Here then, are my rules for effectively engaging a small business:
- Understand the Client - I realize that this isn't necessarily unique to small businesses, but it makes a much bigger impact in the small company. There just isn't that much there to begin with, and in a large company if you flub something, you can typically sweep it under the rug and move on. In a small company - that tactic will get you walked out the door with a boot in your rear-end.
- Understand the Client's Market - Captain Obvious strikes again, right? How many times have we as consultants walked into a client, and tried to sell some technology, some process, some tool only to find out that that client doesn't care as much about being innovative as they care about keeping up with the competition? Often times, this is critical because as a small business the competition is usually big enterprises with much deeper pockets!

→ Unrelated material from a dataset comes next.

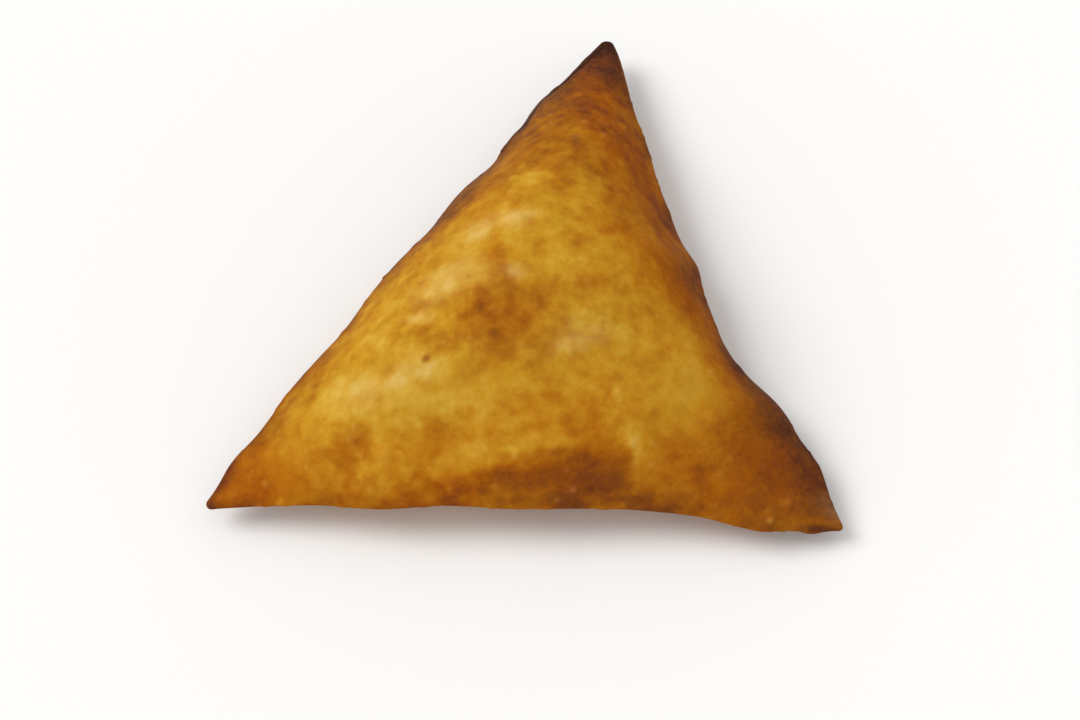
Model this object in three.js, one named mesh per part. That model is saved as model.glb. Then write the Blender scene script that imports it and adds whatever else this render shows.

Learn the market-space, at least on the surface and you'll be more successful.
- Be Prepared for the "Low Budget" Speech - The typical small business (those that are not well-funded by wealthy investors) has a very limited budget. Again, not unlike big enterprises but keep in mind that 10% of a million dollars is bigger than that same percentage of ten thousand dollars. You always have to think that you're going to be asked to do more with less. If you start off with that mindset - there will be no surprises and you'll be much better prepared to handle the client's needs. If you go in thinking you're going to put in a million-dollar security system to a company that sells widgets and barely breaks even... good luck.
- Know Why You're There - This isn't quite as obvious as we typically think. As a security consultant you're typically thinking... "I'm here to put some security in place, they must need something firewalled, virus cleaned, etc". And you'll typically be wrong. You as the consultant are typically there to meet some business-initiated need. This turns into a much deeper philosophical discussion but I'll make it short for reading purposes (write me if you want to talk philosophy!). Businesses are there to make money, period, and you're there to do "something" to help them to that end. I don't think I've ever met someone in a small business who has said to me "Gee, I think I have a virus infection, please come clean it for me." Instead, the need typically comes up as "My PC is slow and I can't get my work done effectively, come see what the problem is." After doing this a while most of us start to see this and just think of it as second-nature... but if you're not going into it knowing you're there to solve a business issue through some technology, you're going to have a hard time figuring the task at hand out.
- The Right Answer is Not Always the Right One - There are always at least two answers to every IT problem. The right(1) answer, and the right(2) answer. I'll explain here. The right(1) answer is the Cadillac, in our minds as consultants. It's the full buildout, all bells and whistles, and the armed guard. The right(2) answer, is often the used '87 Cutlass. It'll do the job, and it is cheap. Ponder that for a minute. Always be prepared to give both options to your small business client. This is actually a key differentiating point between consulting at the enterprise and consulting at a small business. Small businesses love the used '87 Cutlass, enterprises can afford the shiny, new Cadillac. What's "good enough"? How much security does your client need to protect their digital assets? Consider their size and income, and then come up with the right solution carefully.